Thursday, February 10, 2011

Clichés in Korean Dramas

Today is my rant day.  And today's victim is Korean dramas. So...

Must someone always throw themselves into a river to escape capture in every action/historical drama? And must royal babies always disappear only to reappear 20 years later?

Must the heel of a girl's shoe always break off at an important function in every modern romance?

Must each episode of a court drama act like a murder mystery?

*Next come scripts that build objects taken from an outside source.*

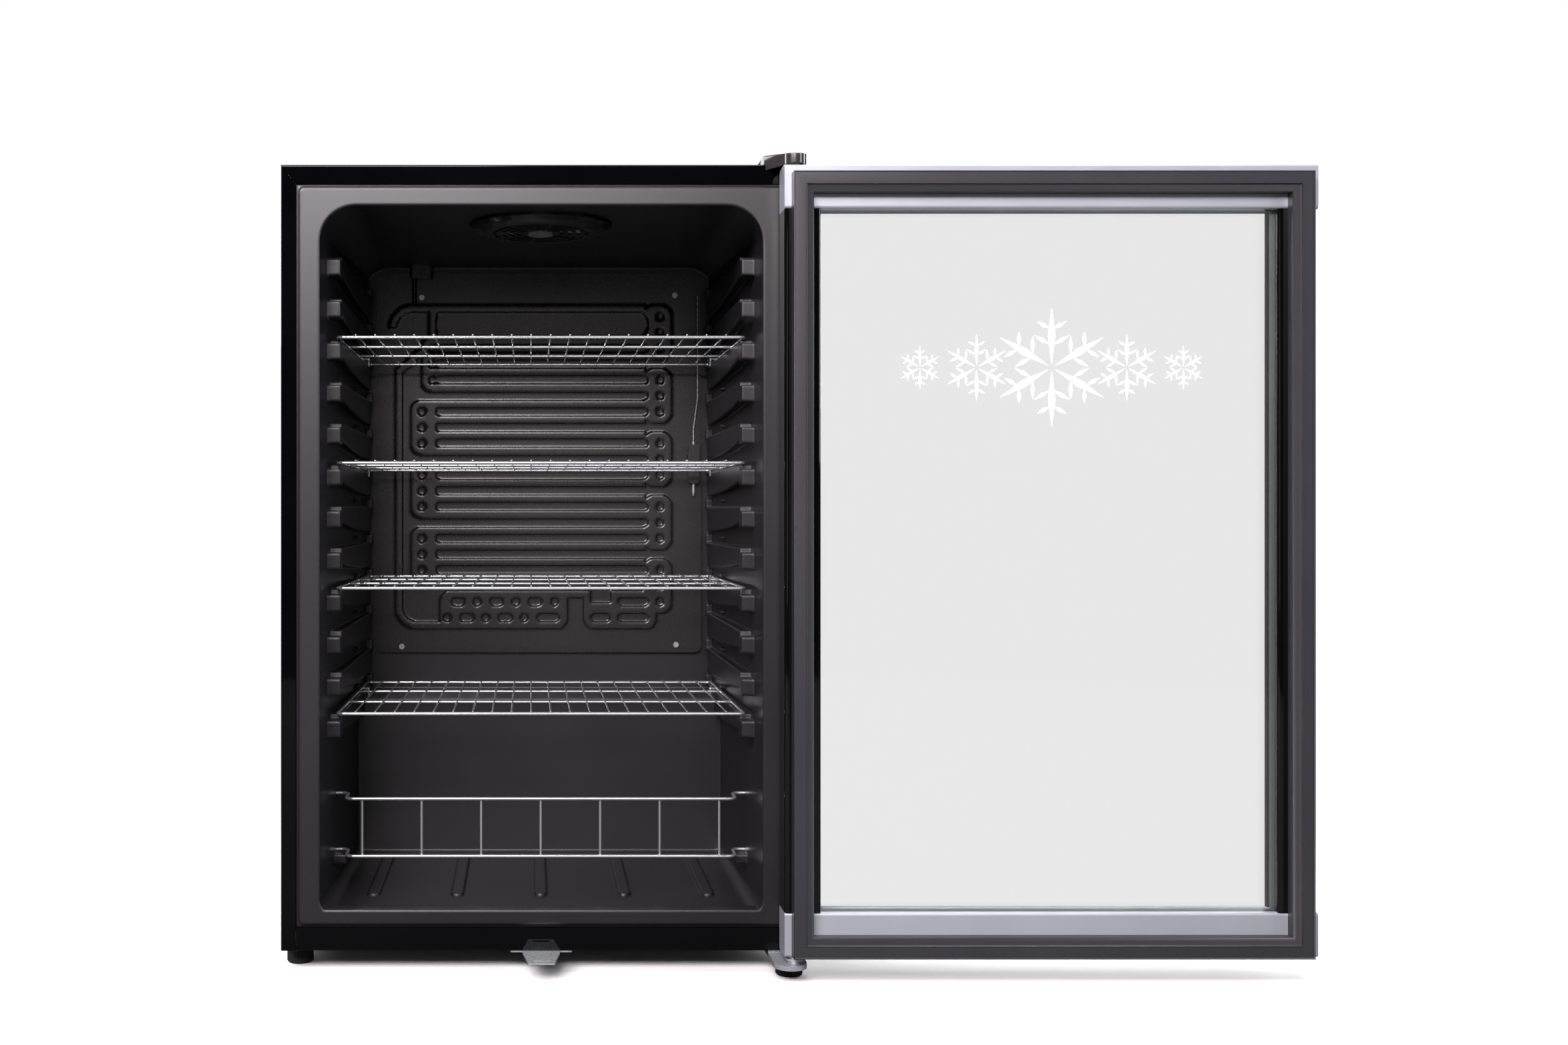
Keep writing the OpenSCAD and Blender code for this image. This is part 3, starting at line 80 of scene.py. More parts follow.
camera_data = bpy.data.cameras.new("camera")
camera_data.lens = 35.9
camera_data.sensor_width = 36
camera_data.shift_x = 0.162
camera_data.shift_y = -0.0068
camera = bpy.data.objects.new("camera", camera_data)
camera.location = VIEW_FROM
camera.rotation_euler = (math.radians(90), 0, 0)
bpy.context.collection.objects.link(camera)
bpy.context.scene.camera = camera
bpy.context.scene.view_settings.view_transform = "Standard"

# %% [markdown]
# Colours are written as the hex values a paint chart gives. The renderer works in linear
# light, so one function turns them over. A second small function adds a node to a material:
# it takes the kind of node, its settings, and what feeds each of its sockets.

# %% Two helpers for every material
def linear(hex_colour):
    channels = [int(hex_colour[i : i + 2], 16) / 255 for i in (1, 3, 5)]
    bent = [c / 12.92 if c <= 0.04045 else ((c + 0.055) / 1.055) ** 2.4 for c in channels]
    return (*bent, 1)


def add(tree, kind, sockets=None, **settings):
    made = tree.nodes.new("ShaderNode" + kind)
    for name, value in settings.items():
        setattr(made, name, value)
    for socket, value in (sockets or {}).items():
        if isinstance(value, bpy.types.NodeSocket):
            tree.links.new(value, made.inputs[socket])
        else:
            made.inputs[socket].default_value = value
    return made


print("paint chart grey #808080 is", round(linear("#808080")[0], 3), "in linear light")

# %% [markdown]
# Nearly every finish here is one main shader with three things fed into it: a colour that
# varies a little, a roughness that varies a little, and a fine bump. The grain of a finish
# has a real size, so it is given in millimetres and turned into a pattern scale once. Rolled
# and drawn metal has its grain stretched one way, and crystals or foam cells need a cell
# pattern instead of a noise. A moulded sheet has no sharp edge anywhere, so its finish can
# also round every edge as light sees it, with a radius in millimetres.

# %% A finish with grain
CLOUDS_PER_METRE = 9  # slow patches of tint, about a hand wide
FIRST_COLOUR, SECOND_COLOUR = 0.35, 0.7  # the noise values at which each of two tints is pure
SMOOTHEST = 0.02  # no real finish is a perfect mirror


def finish(name, colour, other, roughness, grain_mm, bump, spread=0.05, metallic=0.0,
           cells=False, stretch=(1, 1, 1), rounding=0.0, **more):
    material = bpy.data.materials.new(name)
    material.use_nodes = True
    tree = material.node_tree
    tree.nodes.clear()
    place = add(tree, "TexCoord").outputs["Object"]
    laid = add(tree, "Mapping", {"Vector": place, "Scale": stretch}).outputs["Vector"]
    scale = 1 / (grain_mm * MM)
    if cells:
        grain = add(tree, "TexVoronoi", {"Vector": laid, "Scale": scale}).outputs["Distance"]
        patch = add(tree, "TexVoronoi", {"Vector": laid, "Scale": scale}).outputs["Color"]
    else:
        grain = add(tree, "TexNoise", {"Vector": laid, "Scale": scale, "Detail": 4}).outputs["Fac"]
        patch = add(tree, "TexNoise", {
            "Vector": place, "Scale": CLOUDS_PER_METRE, "Detail": 3,
        }).outputs["Fac"]
    tint = add(tree, "ValToRGB", {"Fac": patch})
    tint.color_ramp.elements[0].color = linear(colour)
    tint.color_ramp.elements[1].color = linear(other)
    tint.color_ramp.elements[0].position = FIRST_COLOUR
    tint.color_ramp.elements[1].position = SECOND_COLOUR
    rough = add(tree, "MapRange", {
        "Value": grain, "From Min": 0.3, "From Max": 0.7,
        "To Min": max(SMOOTHEST, roughness - spread), "To Max": roughness + spread,
    })
    shader = add(tree, "BsdfPrincipled", {
        "Base Color": tint.outputs["Color"], "Roughness": rough.outputs["Result"],
        "Metallic": metallic, **more,
    })
    relief = add(tree, "Bump", {"Height": grain, "Strength": 1.0, "Distance": bump * MM})
    if rounding:
        turned = add(tree, "Bevel", {"Radius": rounding * MM}, samples=8)
        tree.links.new(turned.outputs["Normal"], relief.inputs["Normal"])
    tree.links.new(relief.outputs["Normal"], shader.inputs["Normal"])
    add(tree, "OutputMaterial", {"Surface": shader.outputs["BSDF"]})
    print(name, "grain", grain_mm, "mm, roughness", roughness)
    return material


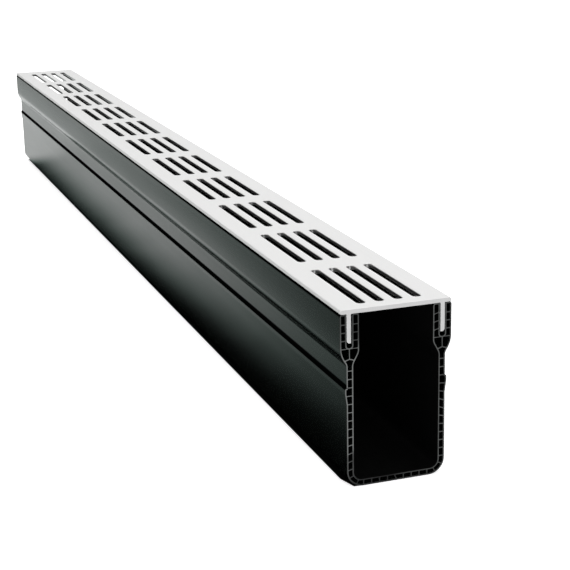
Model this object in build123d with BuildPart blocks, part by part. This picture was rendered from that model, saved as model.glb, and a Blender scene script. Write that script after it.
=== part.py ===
from build123d import *
import os

# Channel drain, one metre long: an extruded twin-wall plastic channel and the
# slotted grating that closes it.
# X runs across the drain, Y along it and Z up. The origin is the middle of the
# underside, and the end whose slots come closest to the edge is at -Y.
# The section is drawn for the half at +X and mirrored.

# Overall sizes, in millimetres
length = 1000.0
body_width = 64.0  # over the collars, and over the grating
channel_height = 97.5  # underside to rim

# Hollow walls of the channel: two skins tied together by webs
skin = 0.8
web = 0.6
cell_pitch = 4.7  # web to web, adjusted to fill each run evenly
wall = 3.9  # over both skins

# Trough
trough_width = 57.0
corner_radius = 9.2
inner_corner_radius = 4.6
corner_web_spread = 38.0  # angle between the two webs in each corner

# Collars: the thick rims, each with a groove for a leg of the grating
mouth_width = 42.4  # from collar to collar
rim_radius = 1.4  # towards the mouth
outer_rim_radius = 1.2
collar_below_groove = 2.8
taper_length = 6.4  # from the collar in to the wall of the trough
outer_taper_radius = 6.5
inner_taper_radius = 5.0
groove_offset = 0.1  # middle of the groove, outward of the middle of the collar
groove_draft = 0.15  # how far each side leans in towards the bottom
groove_floor_flat = 0.3
keel_drop = 6.2  # groove floor to the ridge where the webs below it meet
keel_fall = 0.7  # ridge to the foot of its two sloping webs

# Barbed rib outside the trough, which grips in the bedding
neck_length = 13.1  # end of the taper to the rib
neck_web_drop = 3.5  # end of the taper to the highest web of the wall
foot_web_rise = 1.0  # end of the corner to the lowest web of the wall
rib_height = 0.9
rib_lead = 0.25  # nearly level ledge on top
rib_crest = 2.85
rib_tail = 6.5  # long lower flank
rib_radius = 0.6

# Grating: a plate with two legs, and its fit in the grooves
plate_thickness = 2.5
plate_edge_flat = 0.1  # upright part of each side, between its roundings
plate_lower_radius = 0.7
leg_thickness = 2.4
leg_length = 16.1
leg_toe_flat = 0.7  # the rest of the leg's end is rounded outwards
leg_heel_radius = 0.4
leg_root_radius = 0.5
leg_clearance = 0.1  # to the outer side of the groove
leg_play = 0.5  # to the inner side
leg_headroom = 2.5  # to the groove floor

# Slots, in groups of parallel rows
slot_width = 5.0
slot_length = 72.0
slot_rows = 4
slot_row_pitch = 10.7
slot_group_pitch = 90.0
slot_margin = 8.0  # end of the grating to the first slots

# Sizes worked out from those above
rim = channel_height
half_body = body_width / 2
half_trough = trough_width / 2
half_mouth = mouth_width / 2
half_bore = half_trough - wall
corner_x = half_trough - corner_radius
collar_middle = (half_body + half_mouth) / 2
groove_width = leg_thickness + leg_clearance + leg_play + 2 * groove_draft
groove_middle = collar_middle + groove_offset
groove_inner = groove_middle - groove_width / 2
groove_outer = groove_middle + groove_width / 2
groove_floor = rim - leg_length - leg_headroom
groove_radius = (groove_width - 2 * groove_draft - groove_floor_flat) / 2
taper_head = groove_floor - collar_below_groove
taper_foot = taper_head - taper_length
keel = groove_floor - keel_drop
rib_top = taper_foot - neck_length
leg_outer = groove_outer - groove_draft - leg_clearance
leg_inner = leg_outer - leg_thickness
leg_end = rim - leg_length
plate_top = rim + plate_thickness
across = 2 * wall  # long enough for a web to cross its wall anywhere


def evenly(run, pitch):
    """Return how many equal cells of about one pitch fill a run, and their true pitch."""
    count = max(1, round(run / pitch))
    return count, run / count


# Outline of the section: outer surface, rim with its groove, inner surface
with BuildSketch() as outline:
    with BuildLine():
        FilletPolyline(
            (0, 0),
            (half_trough, 0),
            (half_trough, rib_top - rib_lead - rib_crest - rib_tail),
            (half_trough + rib_height, rib_top - rib_lead - rib_crest),
            (half_trough + rib_height, rib_top - rib_lead),
            (half_trough, rib_top),
            (half_trough, taper_foot),
            (half_body, taper_head),
            (half_body, rim),
            (groove_outer, rim),
            radius=[
                corner_radius,
                0,
                rib_radius,
                rib_radius,
                0,
                outer_taper_radius,
                outer_taper_radius,
                outer_rim_radius,
            ],
        )
        FilletPolyline(
            (groove_outer, rim),
            (groove_outer - groove_draft, groove_floor),
            (groove_inner + groove_draft, groove_floor),
            (groove_inner, rim),
            radius=groove_radius,
        )
        FilletPolyline(
            (groove_inner, rim),
            (half_mouth, rim),
            (half_mouth, taper_head),
            (half_bore, taper_foot),
            (half_bore, wall),
            (0, wall),
            radius=[rim_radius, inner_taper_radius, inner_taper_radius, inner_corner_radius],
        )
        mirror(about=Plane.YZ)
    make_face()

# Webs that cross the hollow core, each longer than the core is thick
with BuildSketch() as webs:
    side_top = taper_foot - neck_web_drop
    side_foot = corner_radius + foot_web_rise
    side_cells, side_pitch = evenly(side_top - side_foot, cell_pitch)
    with Locations((half_trough - wall / 2, (side_top + side_foot) / 2)):
        with GridLocations(0, side_pitch, 1, side_cells + 1):
            Rectangle(across, web)

    floor_cells, floor_pitch = evenly(corner_x, cell_pitch)
    with Locations((corner_x / 2, wall / 2)):
        with GridLocations(floor_pitch, 0, floor_cells + 1, 1):
            Rectangle(web, across)

    corner_start = -45 - corner_web_spread / 2
    with Locations((corner_x, corner_radius)):
        with PolarLocations(
            corner_radius - wall / 2, 2, corner_start, corner_web_spread, endpoint=True
        ):
            Rectangle(across, web)

    collar_cells, collar_pitch = evenly(rim - skin - groove_floor, cell_pitch)
    lowest_collar_web = groove_floor - skin / 2
    with Locations((collar_middle, lowest_collar_web + (collar_cells - 1) * collar_pitch / 2)):
        with GridLocations(0, collar_pitch, 1, collar_cells):
            Rectangle(half_body - half_mouth, web)

    with BuildLine():
        Line((groove_middle, groove_floor), (groove_middle, keel))
        Polyline((half_mouth, keel - keel_fall), (groove_middle, keel), (half_body, keel - keel_fall))
    trace(line_width=web)
    mirror(about=Plane.YZ)

# Hollow cells: what the skins and the webs leave of the core
with BuildSketch() as cells:
    add(outline.sketch)
    offset(amount=-skin)
    add(webs.sketch, mode=Mode.SUBTRACT)

with BuildPart() as channel:
    with BuildSketch(Plane.XZ):
        add(outline.sketch)
        add(cells.sketch, mode=Mode.SUBTRACT)
    extrude(amount=length / 2, both=True)

# Grating: the plate and its legs are one extrusion, slotted afterwards
slot_groups = 1 + int((length - 2 * slot_margin - slot_length) / slot_group_pitch)
slotted_length = (slot_groups - 1) * slot_group_pitch + slot_length

with BuildPart() as grating:
    with BuildSketch(Plane.XZ):
        with BuildLine():
            FilletPolyline(
                (0, rim),
                (leg_inner, rim),
                (leg_inner, leg_end),
                (leg_outer, leg_end),
                (leg_outer, rim),
                (half_body, rim),
                (half_body, plate_top),
                (0, plate_top),
                radius=[
                    leg_root_radius,
                    leg_heel_radius,
                    leg_thickness - leg_toe_flat,
                    0,
                    plate_lower_radius,
                    plate_thickness - plate_edge_flat - plate_lower_radius,
                ],
            )
            mirror(about=Plane.YZ)
        make_face()
    extrude(amount=length / 2, both=True)

    with BuildSketch(Plane.XY.offset(plate_top)):
        with Locations((0, slot_margin + slotted_length / 2 - length / 2)):
            with GridLocations(slot_row_pitch, slot_group_pitch, slot_rows, slot_groups):
                SlotOverall(slot_length, slot_width, rotation=90)
    extrude(amount=-plate_thickness, mode=Mode.SUBTRACT)

os.makedirs("parts", exist_ok=True)
for name, piece in (("channel", channel), ("grating", grating)):
    piece.part.label = name
    export_step(piece.part, f"parts/{name}.step")
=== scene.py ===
"""Looks of a one-metre channel drain: a twin-wall plastic channel closed by a slotted metal grating.

Both pieces are extrusions that are sawn to length. Each section is drawn flat, rounded and
pulled out along the drain, and each sawn end gets its broken edges and its own finish.
X runs across the drain, Y along it and Z up, in metres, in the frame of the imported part.
"""

import logging
import math
from collections.abc import Callable
from dataclasses import astuple, dataclass
from enum import Enum
from typing import Any

import bmesh
import bpy
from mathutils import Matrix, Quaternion, Vector


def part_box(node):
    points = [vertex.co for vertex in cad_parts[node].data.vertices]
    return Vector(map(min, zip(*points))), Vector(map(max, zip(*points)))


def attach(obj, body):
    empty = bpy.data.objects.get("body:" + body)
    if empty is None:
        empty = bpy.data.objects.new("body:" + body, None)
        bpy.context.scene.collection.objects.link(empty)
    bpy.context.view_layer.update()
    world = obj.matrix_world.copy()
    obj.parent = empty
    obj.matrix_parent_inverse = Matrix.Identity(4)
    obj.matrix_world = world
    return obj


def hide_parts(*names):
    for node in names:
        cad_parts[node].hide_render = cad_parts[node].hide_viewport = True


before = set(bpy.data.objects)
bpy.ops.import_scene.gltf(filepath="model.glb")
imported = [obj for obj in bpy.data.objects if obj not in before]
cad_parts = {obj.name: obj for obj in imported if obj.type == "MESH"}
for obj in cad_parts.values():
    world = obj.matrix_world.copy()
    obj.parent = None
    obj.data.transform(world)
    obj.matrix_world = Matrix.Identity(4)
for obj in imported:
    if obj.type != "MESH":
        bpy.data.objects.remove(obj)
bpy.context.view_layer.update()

MM = 0.001
UP = Vector((0.0, 0.0, 1.0))
ARC = 0.5  # the profile of a bevel that is an arc
SMOOTHEST = math.radians(30)  # the sharpest edge that is shaded smooth
log = logging.getLogger("channel_drain")

Triple = tuple[float, float, float]
Colour = Triple
WHITE: Colour = (1.0, 1.0, 1.0)
BLACK: Colour = (0.0, 0.0, 0.0)


class Element(Enum):
    """What a selection is made of, with the name of its list in a mesh under edit."""

    VERT = "verts"
    EDGE = "edges"
    FACE = "faces"


@dataclass(frozen=True)
class Corner:
    """A corner of a section.

    Args:
        x: Its place across the drain.
        z: Its height.
        radius: The radius of its rounding, or 0 where it stays sharp.
    """

    x: float
    z: float
    radius: float = 0.0

    def mirrored(self) -> "Corner":
        """Return the same corner on the other side of the drain."""
        return Corner(-self.x, self.z, self.radius)

    def place(self, y: float) -> Vector:
        """Return the corner's point in space, at y along the drain."""
        return Vector((self.x, y, self.z))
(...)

Must a divorce couple always reconcile?

Must every ajumma with an adulterous husband become some kind of celebrity? (In My Rosy Life, the ajumma dies from cancer, which is just the other side of the coin since death by cancer turns an ajumma into a saint.)

Must Ryu Tae-Jun lose the girl every time? (He's totally hot. How can he lose the girl even once? OK. In Hwang Jin Yi he was a little evil, but...he's hot...and in period costume!)

Must Dong Chul get beaten up at the end of every episode of East of Eden? By episode 25, the guy should be suffering from some degenerative brain disease from all that trauma.

Must implausible coincidences always drive the plot?

Why are we always at the airport at the beginning of every last episode of a modern-day series?

And what's with the endings on these dramas? How come they suck so much? The only decent ending I can think of was in Couple or Trouble. Stars Falling From the Skies, too. Now that was a cute drama with a great beginning, middle and end. Of course there was that coincidence thing...

4 comments:

Chris said...

This seems to be a problem in Vietnamese TV and movies, too. Maybe that's why Korean film is so popular among Vietnamese; I'd venture to say that at least half of evening programming is actually Korean. A lot of it is so silly, but fun.

J.A. Pak said...

Thanks for your comment, Chris! I agree it is fun. I suppose it's like all genres and audiences expect formulas. There certainly is enough on US TV too.

Cafe Pasadena said...

I luv Korean TV! Dramas & comedies. There just is somet strange & familiar infusion. Just mentioning this to a Korean chef friend here recently: "A lot of people like them!"

J.A. Pak said...

They're pretty popular, especially in Asia where they're part of the Korean Wave.